Regarding small drones, he said that “we see a proliferation” in the CENTCOM AoR.

“The United States is going to great lengths to prepare to defend ourselves and our partners and allies against these types of threats, but we’re still largely on the wrong side of the cost imposition curve,” McKenzie said. “Iran operates these systems and have invested a great deal of time and resources into it, but also entities as disparate as ISIS, al-Qaeda, and the Taliban have all gone into this area because it’s easy to do. It’s very cheap to train someone to use a system like this, and you can do it with a relatively low level of training and a relatively low expenditure of money, but you can have significant results on the other end when it gets to its target.”

To help combat the small drone threat, the Pentagon’s Joint Counter Small Unmanned Aircraft Systems (C-sUAS) Office (JCO) is developing technologies like high energy lasers and high-powered microwave systems while simultaneously preparing for the testing of low collateral interceptor technologies in April at Yuma Proving Ground, Ariz. (Defense Daily, Feb. 2).

Last June, the JCO picked eight counter-drone systems to comprise the Pentagon’s joint “system of systems” against small UAS. They include radars, electronic warfare tools, kinetic capabilities and common command and control platforms in the Army’s FS-LIDS system; the Air Force’s Negation of Improvised Non-state Joint Aerial threats, known as NINJA; the Navy’s CORIAN; and the Marine Corps’ Light-Mobile Air Defense Integrated System, or L-MADIS, vehicle-mounted drone-jammer for the mobile C-sUAS systems.

The consolidated portfolio of counter-drone capabilities is to be interoperable with the Army’s Forward Area Air Defense Command and Control (FAAD-C2) and to include the Air Force’s MEDUSA C2 and Marine Corps’ Air Defense System Integrator.

For troops on foot, the JCO said last year that it is moving forward with U.S. Special Operations Command’s handheld Bal Chatri counter-drone tool and the commercially-available Dronebuster jammer and Smart Shooter kinetic capability.

McKenzie said that a common operational picture among the United States and its regional allies will be important.

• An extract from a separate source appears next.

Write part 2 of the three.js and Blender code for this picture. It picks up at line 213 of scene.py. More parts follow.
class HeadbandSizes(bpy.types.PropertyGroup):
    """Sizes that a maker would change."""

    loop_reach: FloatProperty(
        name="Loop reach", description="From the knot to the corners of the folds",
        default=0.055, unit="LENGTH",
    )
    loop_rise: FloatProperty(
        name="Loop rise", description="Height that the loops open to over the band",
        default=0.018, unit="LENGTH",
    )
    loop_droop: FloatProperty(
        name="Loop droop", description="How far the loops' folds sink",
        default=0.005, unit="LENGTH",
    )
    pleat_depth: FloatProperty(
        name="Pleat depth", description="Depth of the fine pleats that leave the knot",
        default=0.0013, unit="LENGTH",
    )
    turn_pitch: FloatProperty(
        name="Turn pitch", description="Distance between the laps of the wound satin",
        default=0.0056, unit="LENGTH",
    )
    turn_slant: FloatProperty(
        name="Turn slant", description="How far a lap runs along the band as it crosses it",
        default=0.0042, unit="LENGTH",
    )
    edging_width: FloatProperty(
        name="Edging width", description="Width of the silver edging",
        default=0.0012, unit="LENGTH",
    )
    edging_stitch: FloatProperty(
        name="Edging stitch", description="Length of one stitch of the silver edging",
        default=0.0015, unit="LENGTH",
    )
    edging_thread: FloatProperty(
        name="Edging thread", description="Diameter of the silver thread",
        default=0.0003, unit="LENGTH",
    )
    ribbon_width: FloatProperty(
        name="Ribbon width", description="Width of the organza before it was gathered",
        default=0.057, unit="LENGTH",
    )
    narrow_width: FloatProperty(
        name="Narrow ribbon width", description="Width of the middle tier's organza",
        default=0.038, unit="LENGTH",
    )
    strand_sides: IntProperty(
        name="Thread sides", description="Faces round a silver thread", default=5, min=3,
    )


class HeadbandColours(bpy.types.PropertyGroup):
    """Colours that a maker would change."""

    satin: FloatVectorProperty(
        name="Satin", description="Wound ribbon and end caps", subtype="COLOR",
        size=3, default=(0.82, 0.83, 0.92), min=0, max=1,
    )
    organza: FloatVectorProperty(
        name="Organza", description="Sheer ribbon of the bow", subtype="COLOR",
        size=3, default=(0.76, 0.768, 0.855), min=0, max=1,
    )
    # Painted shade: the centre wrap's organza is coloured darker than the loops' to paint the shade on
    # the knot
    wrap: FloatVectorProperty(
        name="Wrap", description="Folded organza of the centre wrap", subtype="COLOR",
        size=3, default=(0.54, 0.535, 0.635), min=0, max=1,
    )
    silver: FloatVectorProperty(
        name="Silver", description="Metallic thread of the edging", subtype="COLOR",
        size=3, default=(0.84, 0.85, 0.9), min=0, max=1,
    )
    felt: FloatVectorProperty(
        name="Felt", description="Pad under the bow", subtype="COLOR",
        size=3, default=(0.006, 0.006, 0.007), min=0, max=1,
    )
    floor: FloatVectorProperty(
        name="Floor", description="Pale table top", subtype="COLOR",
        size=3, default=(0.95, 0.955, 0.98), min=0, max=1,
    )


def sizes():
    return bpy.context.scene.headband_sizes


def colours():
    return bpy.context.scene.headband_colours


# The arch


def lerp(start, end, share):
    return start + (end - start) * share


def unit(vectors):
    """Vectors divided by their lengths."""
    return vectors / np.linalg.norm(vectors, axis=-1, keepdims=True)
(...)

“Long-term, particularly vis-a-vis Iran, a common or collective security approach is going to be the best way to ensure malign activities don’t become terribly harmful in the region,” he said. “An integrated air and missile defense common operating picture is a great example of the way we might be able to move on that. What you would like to see is particularly nations in the Gulf States be able to share a common threat picture against Iran. The threat from Iran is not ground maneuver. It’s not maritime, particularly. It’s a fires thing–ballistic missiles, land attack cruise missiles and UASs. The small UASs and land attack cruise missiles are relatively new additions to Iran’s arsenal. Each nation has its own organic, air defense capabilities. It would be better, if they can pool those resources.”

Radar and signals intelligence for detecting launches of small drones, as well as non-kinetic–such as electro-magnetic jamming and kinetic attack, will help counter the small drone threat, McKenzie said, adding that he sees “10 to 15 promising programs” in the U.S.’ counter UAS arena that may neck down to an integrated approach, if the latter does not slow down fielding.